Billboarding also allowed for a different delivery of the curtain wall system, says Ellen Quigley, Clark Construction project executive. Instead of fabricating a floor at a time, fabrication of the system was done off site and then stored ahead of time, enabling crews to enclose the building quickly in 2021. They were also able to design eight custom curtain wall types, in different sizes and colors. “We are following the structure rather than fabrication as we climb the building,” she says.
In the wet Pacific Northwest, billboarding also allows crews to better protect the structure from possible water damage.
ON THE STREET: The reconstruction of Olive Way opened during construction, creating an active roadway through the construction site.
SITE LOGISTICS
The logistical task was rerouting city buses that had used the site as a layover spot and relocating a Seattle City Light substation. To make that happen, crews had to completely reconfigure the bus loop and bridges through the site, build a ramp, close down a transit station and reroute buses to a flyover bridge. The months-long process systematically— and incrementally—shifted the entire transportation loop on the site to clear space for demolition and construction. The movement of the substation to two main electrical vault rooms under Olive Way not only freed up additional space but also allowed the project to have permanent power sooner.
Rerouting buses to clear space for demolition was just a first step. Crews had to relocate all of Olive Way to the north to build the new center’s loading dock under Olive Way. “Having the roadway relocated set us up for the beginning of construction,” says Groleau.
“This is the only time I’ve had an active roadway running through my construction site.”
—Greg Groleau, Vice President, Clark Construction
By removing an old truck tower and bridge and siting the new convention center loading dock below grade, Griffin says the team also was able to connect neighborhoods and ensure the building didn’t have a back side.
Eitan says breaking the project into two different operations, where the first segment happened under Olive Way and then building the other portion of the loading dock with the street operational again was a unique sequence.
Digging deeper meant dropping into a 90 ft hole from Boren Avenue. While excavating, crews needed to shore supports for an Interstate 5 structure and then reopen Olive Way to traffic. “This is the only time I’ve had an active roadway running through my construction site,” Groleau says.

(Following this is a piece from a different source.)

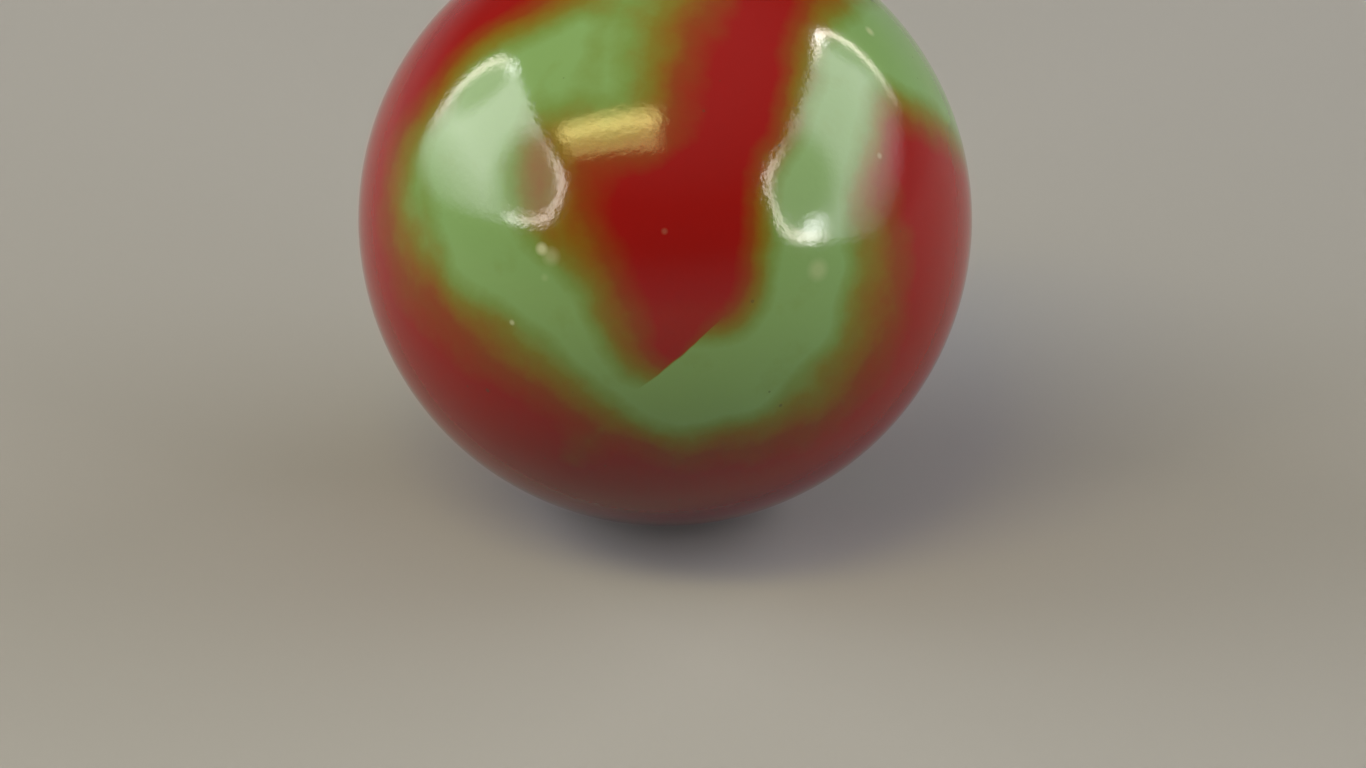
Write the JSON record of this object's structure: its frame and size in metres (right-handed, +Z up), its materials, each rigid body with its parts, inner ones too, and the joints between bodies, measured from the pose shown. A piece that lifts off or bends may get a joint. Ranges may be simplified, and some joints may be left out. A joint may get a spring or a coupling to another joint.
{
  "type": "glass marble",
  "caption": "Solid round play marble of opaque red glass with a soft-edged jade green stream folded through its skin and a clear gloss all over.",
  "frame": {"origin": "centre of the ball", "axes": "+Z up through the ball as the picture shows it, and -Y towards the side that faced the camera"},
  "size_m": [0.016, 0.016, 0.016],
  "materials": {
    "swirled_glass": "opaque red glass with a milky jade green stream, ochre where the two have mixed, fire-polished to a high gloss with a few tiny pits"
  },
  "bodies": {
    "root": {"marble": "swirled_glass"}
  },
  "joints": []
}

The loading dock was designed so 18-wheelers can enter the convention center site from Boren Avenue and wind down a ramp 40 ft to unload directly onto the exhibit hall floor (the elevators are large enough to hold cars). The process spans not only under the convention center but also under Olive Way and the center’s underground portions across the street. Those areas—known now as Site B and Site C—will gain additional development in the form of office buildings and apartments in a separate project above the underground portion.
Griffin says the “spectacular ballroom” was very important, and the windows on the east side offer a key design element. Adding the signature room overlooking the outdoors and adding more natural light with the entire south side of the building clad in glass will help turn what could have been a traditionally dreary convention center design into a brighter, livelier space.
The interior highlights high-end regional materials, says Smith. Reclaimed wood from the former Honda Building on the site comes in the form of railings and local madrone wood that will help accent the finishes. The majority of the ground floor on the outside of the building will house retail spaces.